Once you get comfortable with Bitcoin, you can start to explore how the same properties underlying the Bitcoin blockchain can be leveraged to broker cheap trust — creating models that disrupt today’s TTPs — financial service firms, social media companies, and other “value-added” intermediaries. If we were to operate as students of history and look back at the biggest tech booms and their respective winners, there is always a pattern where each boom is heralded by an open source development that commoditizes the previous cycle’s differentiators. For instance, the mass production of transistors paved the way for the first modern computers and the “IBM mainframe era” — then microprocessors commoditized what IBM did, punting value to the software layer which the likes of MSFT dominated. Then you had the development of the internet + Linux deconstructing MSFT’s differentiated moat of proprietary software on proprietary machines, commoditizing that software layer and punting value to the data layer, where you now have the FANG (FCBK, AMZN, NFLX, GOOGL) crowd acting as rent-seeking state aggregators sitting on mountains of proprietary data. A good chunk of crypto’s TAM will be the commoditization of that proprietary data into platform-agnostic use cases.
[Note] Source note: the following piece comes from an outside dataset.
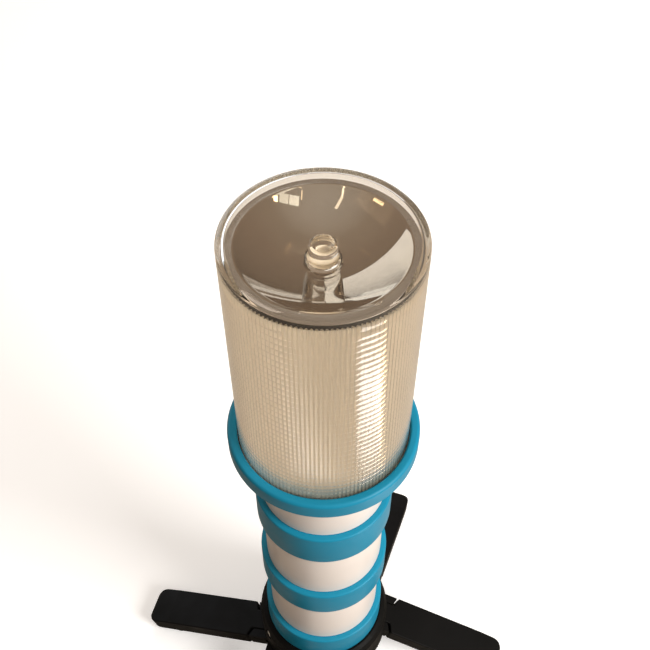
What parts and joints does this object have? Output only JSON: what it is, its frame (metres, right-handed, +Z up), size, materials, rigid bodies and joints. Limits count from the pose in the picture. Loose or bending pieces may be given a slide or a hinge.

Oftentimes, people look at investing in crypto as this binary concept — do I invest given the asymmetric upside, or do I not invest because it’s a scam that could go to zero? This is a false dilemma. The reconciler is simply a matter of sizing. From a portfolio theory perspective, you have an asset that is non-correlated (volatile yes, but volatility that is unrelated to other investments) and therefore a true method of diversification that boosts the overall portfolio’s Sharpe Ratio, and with plenty of upside that is premised on secular and defensible trends. One must ask themselves, is it worth putting a dollar into the space? The answer is undoubtedly “yes.” How about two dollars, three, four — and you go from there. We believe every well-balanced portfolio includes a crypto allocation — and the only question is one of sizing.